Asturias se muestra también maestro en captar la dimensión humana, por medio de la expresión, de los distintos tipos sociales que intervienen en su novela. Modismos, idiotismos, formas regresivas, cambios semánticos, neologismos, se suceden en El Señor Presidente, en un incansable dialogar, fundado esencialmente en el uso del voseo. No pocas veces Asturias recurre a invenciones de estilo para dar mayor resalte a determinadas situaciones y estados de ánimo; trunca las palabras, repite las sílabas, forja nuevos vocablos cuya esencia está en el sonido, en la imagen, acude, además de a la onomatopeya, al retruécano, a la muletilla, con el efecto de definir inmediatamente un personaje.
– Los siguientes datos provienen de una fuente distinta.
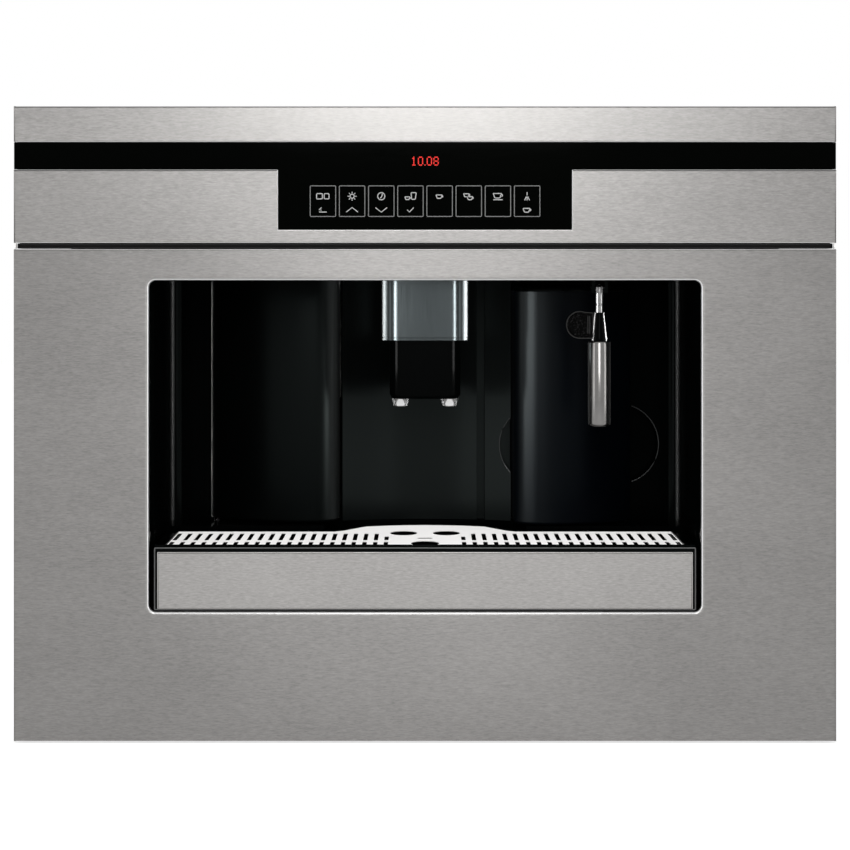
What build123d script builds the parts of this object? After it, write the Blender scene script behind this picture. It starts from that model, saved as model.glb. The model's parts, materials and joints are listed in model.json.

También abunda en la novela la adjetivación, a menudo en largas series originalmente elaboradas, como lo son los sustantivos, los diminutivos y aumentativos. De particular efecto es el juego que el escritor realiza con los nombres propios de personas, siempre con la finalidad de revelar la dimensión humana, o inhumana del sujeto, como por otra parte ocurre con el recurso a los seudónimos.

Característica es la acumulación de sonidos en el diálogo para reproducir el rumor confuso, la falta de un nexo lógico en la conversación, la interrupción debida   —48→   a la simultaneidad de intervenciones de varias voces, o la interrupción repentina de un diálogo que se queda así en pura tentativa.

Procedimientos todos que confirman la maestría del escritor y dan a la novela de El Señor Presidente una categoría única en la narrativa hispanoamericana, no solamente como representación lograda de un mundo negativo, sino sobre todo como forma que adhiere a la genuina realidad de la expresión guatemalteca, representada con originalidad y vigor.